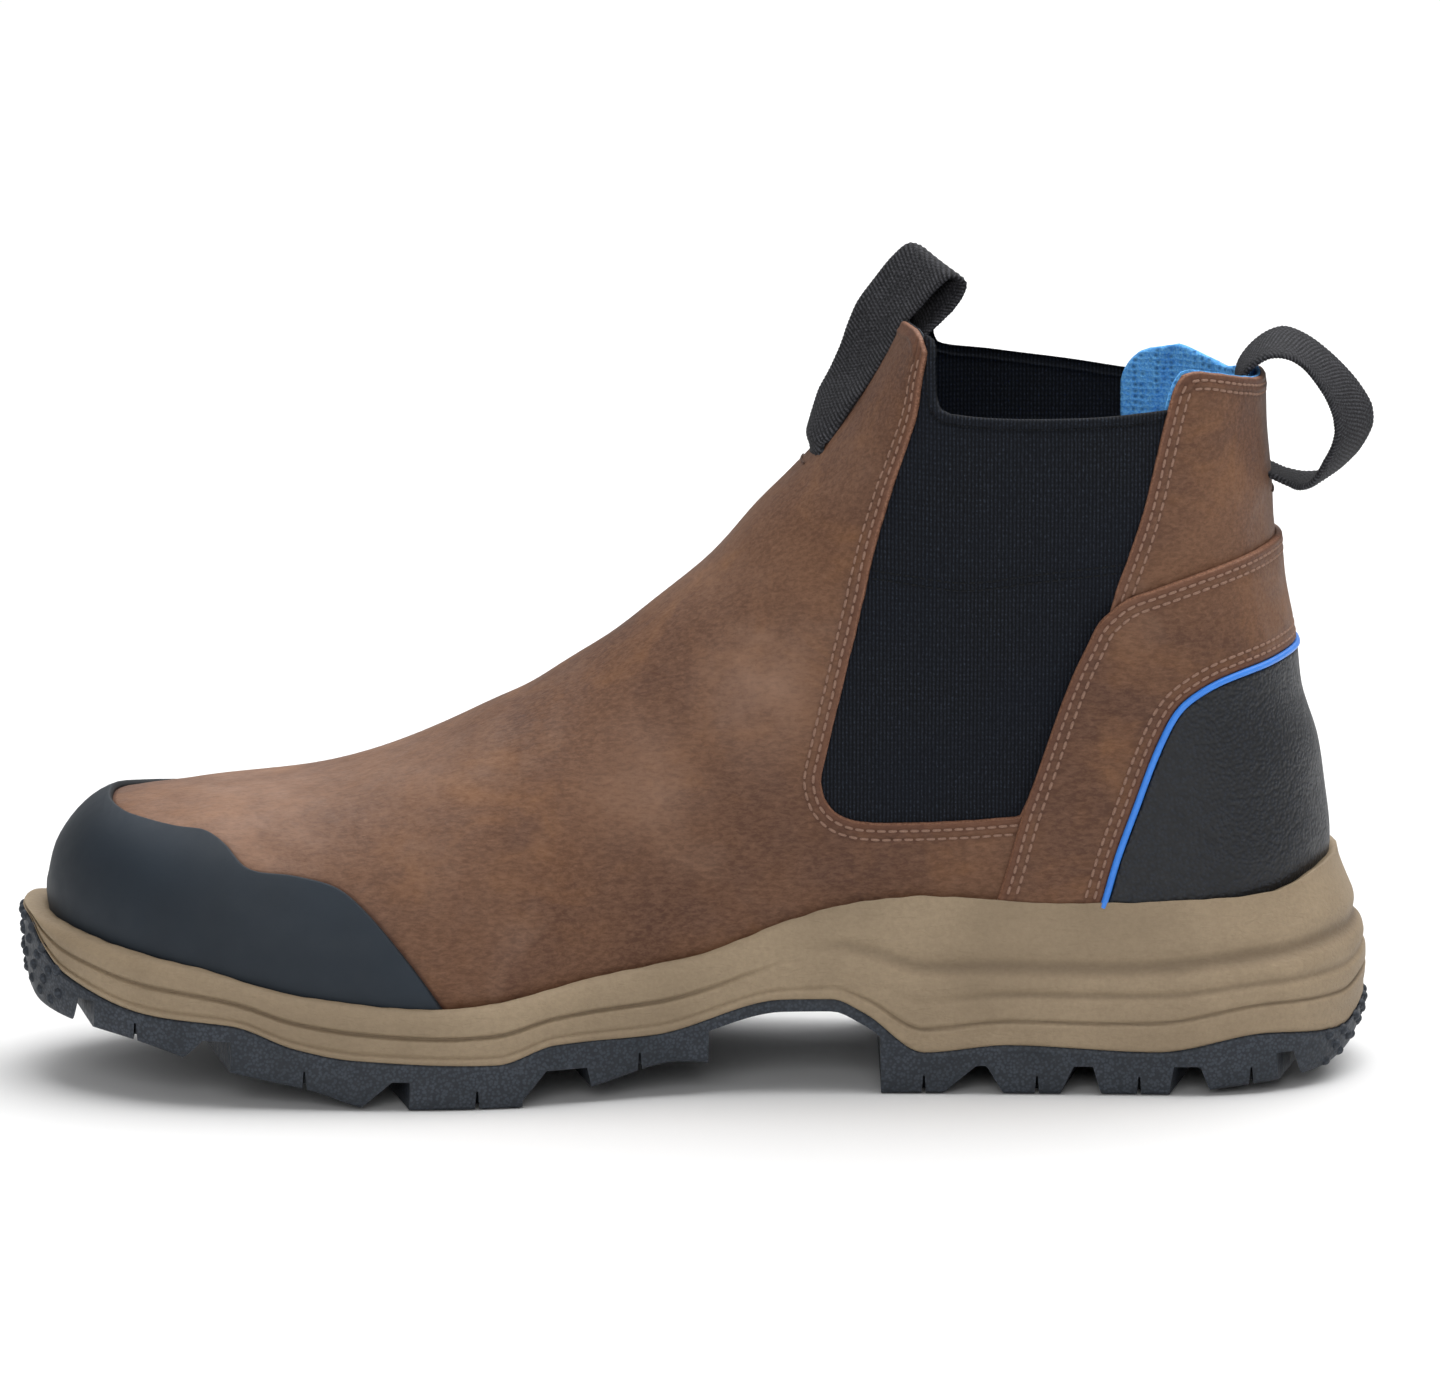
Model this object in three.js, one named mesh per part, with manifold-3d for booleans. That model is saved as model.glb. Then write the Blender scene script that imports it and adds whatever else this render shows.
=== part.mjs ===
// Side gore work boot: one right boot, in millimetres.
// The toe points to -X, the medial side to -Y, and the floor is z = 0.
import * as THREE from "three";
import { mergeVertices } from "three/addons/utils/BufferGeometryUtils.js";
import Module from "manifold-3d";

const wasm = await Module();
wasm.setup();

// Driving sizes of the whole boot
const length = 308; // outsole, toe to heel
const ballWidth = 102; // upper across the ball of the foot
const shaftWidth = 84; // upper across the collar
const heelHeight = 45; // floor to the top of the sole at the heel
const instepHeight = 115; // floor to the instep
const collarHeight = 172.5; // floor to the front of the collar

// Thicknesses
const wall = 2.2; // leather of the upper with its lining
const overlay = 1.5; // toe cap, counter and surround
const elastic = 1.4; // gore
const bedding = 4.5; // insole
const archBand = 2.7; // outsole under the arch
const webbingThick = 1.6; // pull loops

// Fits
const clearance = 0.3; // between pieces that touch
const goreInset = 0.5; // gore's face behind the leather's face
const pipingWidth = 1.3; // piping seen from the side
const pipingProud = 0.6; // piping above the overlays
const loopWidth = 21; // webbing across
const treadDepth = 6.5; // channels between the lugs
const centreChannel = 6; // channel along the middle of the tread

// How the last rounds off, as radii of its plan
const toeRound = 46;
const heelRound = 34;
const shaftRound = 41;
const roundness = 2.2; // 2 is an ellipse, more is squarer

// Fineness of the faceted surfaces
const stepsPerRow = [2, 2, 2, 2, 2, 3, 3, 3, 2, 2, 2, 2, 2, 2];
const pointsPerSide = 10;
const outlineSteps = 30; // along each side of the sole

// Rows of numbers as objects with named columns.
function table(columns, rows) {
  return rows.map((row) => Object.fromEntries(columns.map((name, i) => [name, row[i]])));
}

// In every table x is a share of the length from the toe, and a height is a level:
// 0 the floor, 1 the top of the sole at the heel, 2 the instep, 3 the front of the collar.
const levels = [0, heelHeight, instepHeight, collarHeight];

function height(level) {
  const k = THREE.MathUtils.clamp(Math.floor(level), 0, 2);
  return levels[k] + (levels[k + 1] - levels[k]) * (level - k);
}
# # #
State how many lines include the string "that", and nothing more.

__Task result__
2